Information supplied:
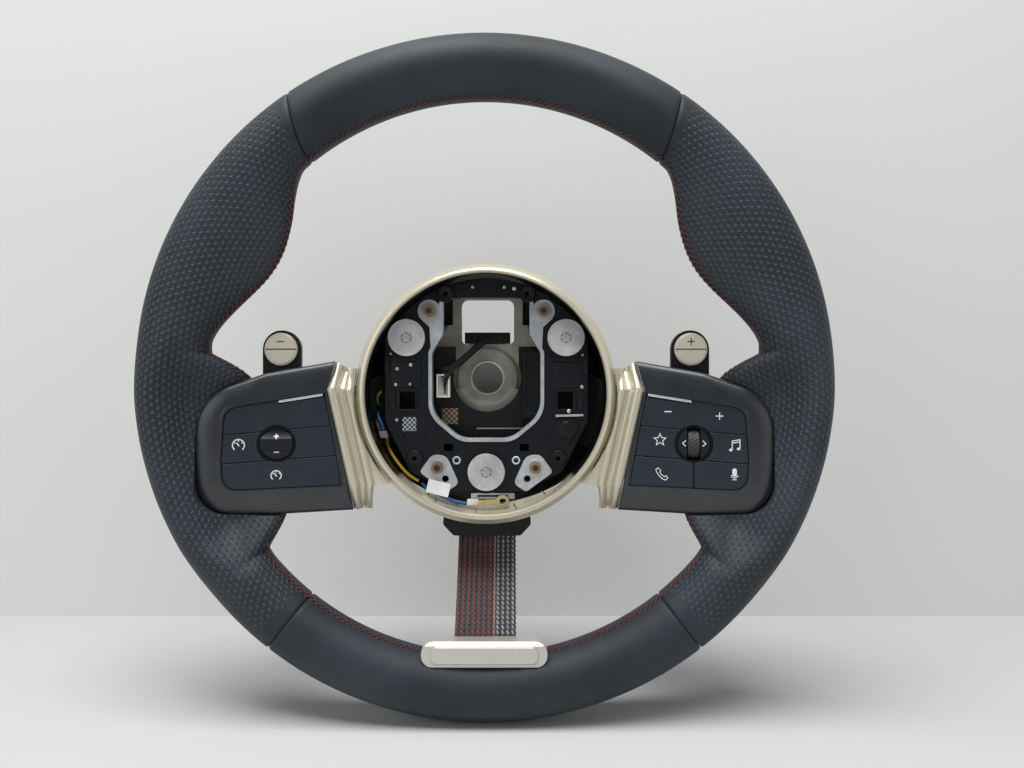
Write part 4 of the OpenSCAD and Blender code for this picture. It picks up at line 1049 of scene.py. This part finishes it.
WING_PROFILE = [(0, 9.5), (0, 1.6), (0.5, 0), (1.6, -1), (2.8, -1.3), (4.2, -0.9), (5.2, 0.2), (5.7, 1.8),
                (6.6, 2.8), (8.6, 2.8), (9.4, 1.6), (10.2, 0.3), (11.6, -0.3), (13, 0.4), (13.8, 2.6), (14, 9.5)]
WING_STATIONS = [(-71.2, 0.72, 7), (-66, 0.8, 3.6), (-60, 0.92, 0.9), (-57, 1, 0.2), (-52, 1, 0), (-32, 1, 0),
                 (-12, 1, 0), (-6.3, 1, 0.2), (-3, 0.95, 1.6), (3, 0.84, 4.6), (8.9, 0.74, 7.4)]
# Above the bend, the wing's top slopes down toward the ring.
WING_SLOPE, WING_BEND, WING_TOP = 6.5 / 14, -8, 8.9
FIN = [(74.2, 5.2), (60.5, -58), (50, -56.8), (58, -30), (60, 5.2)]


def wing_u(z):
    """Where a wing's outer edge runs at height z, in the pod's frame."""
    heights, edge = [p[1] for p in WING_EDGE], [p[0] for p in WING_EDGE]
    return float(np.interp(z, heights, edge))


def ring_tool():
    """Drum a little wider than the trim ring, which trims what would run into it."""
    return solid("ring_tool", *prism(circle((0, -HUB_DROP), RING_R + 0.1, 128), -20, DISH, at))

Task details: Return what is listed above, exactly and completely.

Exercise solution:
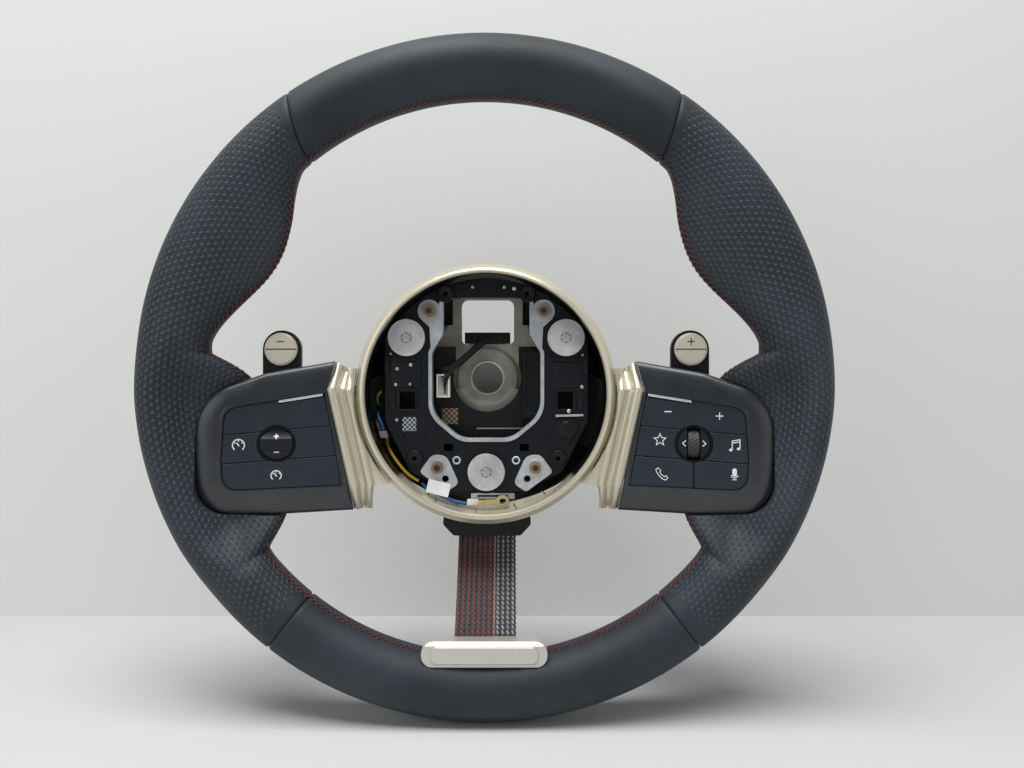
Write part 4 of the OpenSCAD and Blender code for this picture. It picks up at line 1049 of scene.py. This part finishes it.
WING_PROFILE = [(0, 9.5), (0, 1.6), (0.5, 0), (1.6, -1), (2.8, -1.3), (4.2, -0.9), (5.2, 0.2), (5.7, 1.8),
                (6.6, 2.8), (8.6, 2.8), (9.4, 1.6), (10.2, 0.3), (11.6, -0.3), (13, 0.4), (13.8, 2.6), (14, 9.5)]
WING_STATIONS = [(-71.2, 0.72, 7), (-66, 0.8, 3.6), (-60, 0.92, 0.9), (-57, 1, 0.2), (-52, 1, 0), (-32, 1, 0),
                 (-12, 1, 0), (-6.3, 1, 0.2), (-3, 0.95, 1.6), (3, 0.84, 4.6), (8.9, 0.74, 7.4)]
# Above the bend, the wing's top slopes down toward the ring.
WING_SLOPE, WING_BEND, WING_TOP = 6.5 / 14, -8, 8.9
FIN = [(74.2, 5.2), (60.5, -58), (50, -56.8), (58, -30), (60, 5.2)]


def wing_u(z):
    """Where a wing's outer edge runs at height z, in the pod's frame."""
    heights, edge = [p[1] for p in WING_EDGE], [p[0] for p in WING_EDGE]
    return float(np.interp(z, heights, edge))


def ring_tool():
    """Drum a little wider than the trim ring, which trims what would run into it."""
    return solid("ring_tool", *prism(circle((0, -HUB_DROP), RING_R + 0.1, 128), -20, DISH, at))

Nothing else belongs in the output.